"""
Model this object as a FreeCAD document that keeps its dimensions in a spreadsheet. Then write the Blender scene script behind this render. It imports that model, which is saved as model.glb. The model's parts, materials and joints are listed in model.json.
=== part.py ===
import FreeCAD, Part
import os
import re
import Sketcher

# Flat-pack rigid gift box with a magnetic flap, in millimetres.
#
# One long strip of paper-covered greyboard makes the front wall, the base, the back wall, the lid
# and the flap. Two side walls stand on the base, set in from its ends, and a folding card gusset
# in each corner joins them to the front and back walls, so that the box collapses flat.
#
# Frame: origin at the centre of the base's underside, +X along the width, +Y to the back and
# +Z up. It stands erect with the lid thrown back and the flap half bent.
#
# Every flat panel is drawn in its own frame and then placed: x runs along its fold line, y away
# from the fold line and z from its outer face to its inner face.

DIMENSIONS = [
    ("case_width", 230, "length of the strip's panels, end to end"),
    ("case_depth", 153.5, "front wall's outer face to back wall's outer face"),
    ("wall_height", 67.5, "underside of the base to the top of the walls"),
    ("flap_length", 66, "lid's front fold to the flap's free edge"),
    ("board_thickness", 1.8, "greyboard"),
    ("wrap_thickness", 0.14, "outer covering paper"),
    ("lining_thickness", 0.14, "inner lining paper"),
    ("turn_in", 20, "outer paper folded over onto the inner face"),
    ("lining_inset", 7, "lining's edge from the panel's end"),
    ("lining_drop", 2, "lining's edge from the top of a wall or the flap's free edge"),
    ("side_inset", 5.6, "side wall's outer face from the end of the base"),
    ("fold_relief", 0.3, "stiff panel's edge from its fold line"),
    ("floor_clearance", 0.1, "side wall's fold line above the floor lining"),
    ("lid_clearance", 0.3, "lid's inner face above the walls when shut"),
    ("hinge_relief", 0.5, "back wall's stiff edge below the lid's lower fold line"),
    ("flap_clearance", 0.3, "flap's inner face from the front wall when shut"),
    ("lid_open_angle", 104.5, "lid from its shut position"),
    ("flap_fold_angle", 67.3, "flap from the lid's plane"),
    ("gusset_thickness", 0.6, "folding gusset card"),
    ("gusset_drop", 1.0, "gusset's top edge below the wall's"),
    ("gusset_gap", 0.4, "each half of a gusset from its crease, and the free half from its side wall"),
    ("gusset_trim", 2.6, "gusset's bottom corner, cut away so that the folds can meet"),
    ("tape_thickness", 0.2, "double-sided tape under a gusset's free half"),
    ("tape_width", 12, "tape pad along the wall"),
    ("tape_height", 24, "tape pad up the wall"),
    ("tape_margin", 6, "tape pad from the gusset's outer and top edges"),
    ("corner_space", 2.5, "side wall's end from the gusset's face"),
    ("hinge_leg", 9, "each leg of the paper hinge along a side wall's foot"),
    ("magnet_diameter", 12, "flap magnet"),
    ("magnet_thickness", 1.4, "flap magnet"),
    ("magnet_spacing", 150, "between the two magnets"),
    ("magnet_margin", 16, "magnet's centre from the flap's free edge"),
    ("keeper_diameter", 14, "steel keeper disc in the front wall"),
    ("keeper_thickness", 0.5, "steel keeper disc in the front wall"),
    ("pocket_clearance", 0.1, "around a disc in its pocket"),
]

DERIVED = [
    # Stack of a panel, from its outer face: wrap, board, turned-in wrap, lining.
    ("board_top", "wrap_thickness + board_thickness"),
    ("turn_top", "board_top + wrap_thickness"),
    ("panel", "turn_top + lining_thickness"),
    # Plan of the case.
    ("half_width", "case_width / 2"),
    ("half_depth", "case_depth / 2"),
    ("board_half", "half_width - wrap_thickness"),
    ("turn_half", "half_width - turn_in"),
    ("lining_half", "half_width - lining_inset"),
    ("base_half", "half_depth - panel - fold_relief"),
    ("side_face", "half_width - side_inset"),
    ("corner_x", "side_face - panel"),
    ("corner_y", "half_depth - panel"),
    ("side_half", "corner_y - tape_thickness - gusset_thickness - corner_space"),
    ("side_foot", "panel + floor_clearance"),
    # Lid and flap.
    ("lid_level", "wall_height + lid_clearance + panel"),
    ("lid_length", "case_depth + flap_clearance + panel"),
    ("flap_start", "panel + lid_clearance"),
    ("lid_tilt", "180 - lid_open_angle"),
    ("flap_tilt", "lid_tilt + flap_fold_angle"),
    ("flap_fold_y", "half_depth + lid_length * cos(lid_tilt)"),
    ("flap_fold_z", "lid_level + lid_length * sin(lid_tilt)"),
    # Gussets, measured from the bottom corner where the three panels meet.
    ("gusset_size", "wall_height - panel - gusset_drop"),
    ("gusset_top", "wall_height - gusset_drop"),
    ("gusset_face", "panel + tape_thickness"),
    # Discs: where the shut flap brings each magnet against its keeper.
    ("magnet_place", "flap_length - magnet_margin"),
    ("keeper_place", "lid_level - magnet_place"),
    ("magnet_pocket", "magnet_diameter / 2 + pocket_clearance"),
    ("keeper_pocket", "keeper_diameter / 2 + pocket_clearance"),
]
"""
* _STATED GOAL_
Write out the data exactly as it stands.

* _REPLY TO THE EXERCISE_
Model this object as a FreeCAD document that keeps its dimensions in a spreadsheet. Then write the Blender scene script behind this render. It imports that model, which is saved as model.glb. The model's parts, materials and joints are listed in model.json.
=== part.py ===
import FreeCAD, Part
import os
import re
import Sketcher

# Flat-pack rigid gift box with a magnetic flap, in millimetres.
#
# One long strip of paper-covered greyboard makes the front wall, the base, the back wall, the lid
# and the flap. Two side walls stand on the base, set in from its ends, and a folding card gusset
# in each corner joins them to the front and back walls, so that the box collapses flat.
#
# Frame: origin at the centre of the base's underside, +X along the width, +Y to the back and
# +Z up. It stands erect with the lid thrown back and the flap half bent.
#
# Every flat panel is drawn in its own frame and then placed: x runs along its fold line, y away
# from the fold line and z from its outer face to its inner face.

DIMENSIONS = [
    ("case_width", 230, "length of the strip's panels, end to end"),
    ("case_depth", 153.5, "front wall's outer face to back wall's outer face"),
    ("wall_height", 67.5, "underside of the base to the top of the walls"),
    ("flap_length", 66, "lid's front fold to the flap's free edge"),
    ("board_thickness", 1.8, "greyboard"),
    ("wrap_thickness", 0.14, "outer covering paper"),
    ("lining_thickness", 0.14, "inner lining paper"),
    ("turn_in", 20, "outer paper folded over onto the inner face"),
    ("lining_inset", 7, "lining's edge from the panel's end"),
    ("lining_drop", 2, "lining's edge from the top of a wall or the flap's free edge"),
    ("side_inset", 5.6, "side wall's outer face from the end of the base"),
    ("fold_relief", 0.3, "stiff panel's edge from its fold line"),
    ("floor_clearance", 0.1, "side wall's fold line above the floor lining"),
    ("lid_clearance", 0.3, "lid's inner face above the walls when shut"),
    ("hinge_relief", 0.5, "back wall's stiff edge below the lid's lower fold line"),
    ("flap_clearance", 0.3, "flap's inner face from the front wall when shut"),
    ("lid_open_angle", 104.5, "lid from its shut position"),
    ("flap_fold_angle", 67.3, "flap from the lid's plane"),
    ("gusset_thickness", 0.6, "folding gusset card"),
    ("gusset_drop", 1.0, "gusset's top edge below the wall's"),
    ("gusset_gap", 0.4, "each half of a gusset from its crease, and the free half from its side wall"),
    ("gusset_trim", 2.6, "gusset's bottom corner, cut away so that the folds can meet"),
    ("tape_thickness", 0.2, "double-sided tape under a gusset's free half"),
    ("tape_width", 12, "tape pad along the wall"),
    ("tape_height", 24, "tape pad up the wall"),
    ("tape_margin", 6, "tape pad from the gusset's outer and top edges"),
    ("corner_space", 2.5, "side wall's end from the gusset's face"),
    ("hinge_leg", 9, "each leg of the paper hinge along a side wall's foot"),
    ("magnet_diameter", 12, "flap magnet"),
    ("magnet_thickness", 1.4, "flap magnet"),
    ("magnet_spacing", 150, "between the two magnets"),
    ("magnet_margin", 16, "magnet's centre from the flap's free edge"),
    ("keeper_diameter", 14, "steel keeper disc in the front wall"),
    ("keeper_thickness", 0.5, "steel keeper disc in the front wall"),
    ("pocket_clearance", 0.1, "around a disc in its pocket"),
]

DERIVED = [
    # Stack of a panel, from its outer face: wrap, board, turned-in wrap, lining.
    ("board_top", "wrap_thickness + board_thickness"),
    ("turn_top", "board_top + wrap_thickness"),
    ("panel", "turn_top + lining_thickness"),
    # Plan of the case.
    ("half_width", "case_width / 2"),
    ("half_depth", "case_depth / 2"),
    ("board_half", "half_width - wrap_thickness"),
    ("turn_half", "half_width - turn_in"),
    ("lining_half", "half_width - lining_inset"),
    ("base_half", "half_depth - panel - fold_relief"),
    ("side_face", "half_width - side_inset"),
    ("corner_x", "side_face - panel"),
    ("corner_y", "half_depth - panel"),
    ("side_half", "corner_y - tape_thickness - gusset_thickness - corner_space"),
    ("side_foot", "panel + floor_clearance"),
    # Lid and flap.
    ("lid_level", "wall_height + lid_clearance + panel"),
    ("lid_length", "case_depth + flap_clearance + panel"),
    ("flap_start", "panel + lid_clearance"),
    ("lid_tilt", "180 - lid_open_angle"),
    ("flap_tilt", "lid_tilt + flap_fold_angle"),
    ("flap_fold_y", "half_depth + lid_length * cos(lid_tilt)"),
    ("flap_fold_z", "lid_level + lid_length * sin(lid_tilt)"),
    # Gussets, measured from the bottom corner where the three panels meet.
    ("gusset_size", "wall_height - panel - gusset_drop"),
    ("gusset_top", "wall_height - gusset_drop"),
    ("gusset_face", "panel + tape_thickness"),
    # Discs: where the shut flap brings each magnet against its keeper.
    ("magnet_place", "flap_length - magnet_margin"),
    ("keeper_place", "lid_level - magnet_place"),
    ("magnet_pocket", "magnet_diameter / 2 + pocket_clearance"),
    ("keeper_pocket", "keeper_diameter / 2 + pocket_clearance"),
]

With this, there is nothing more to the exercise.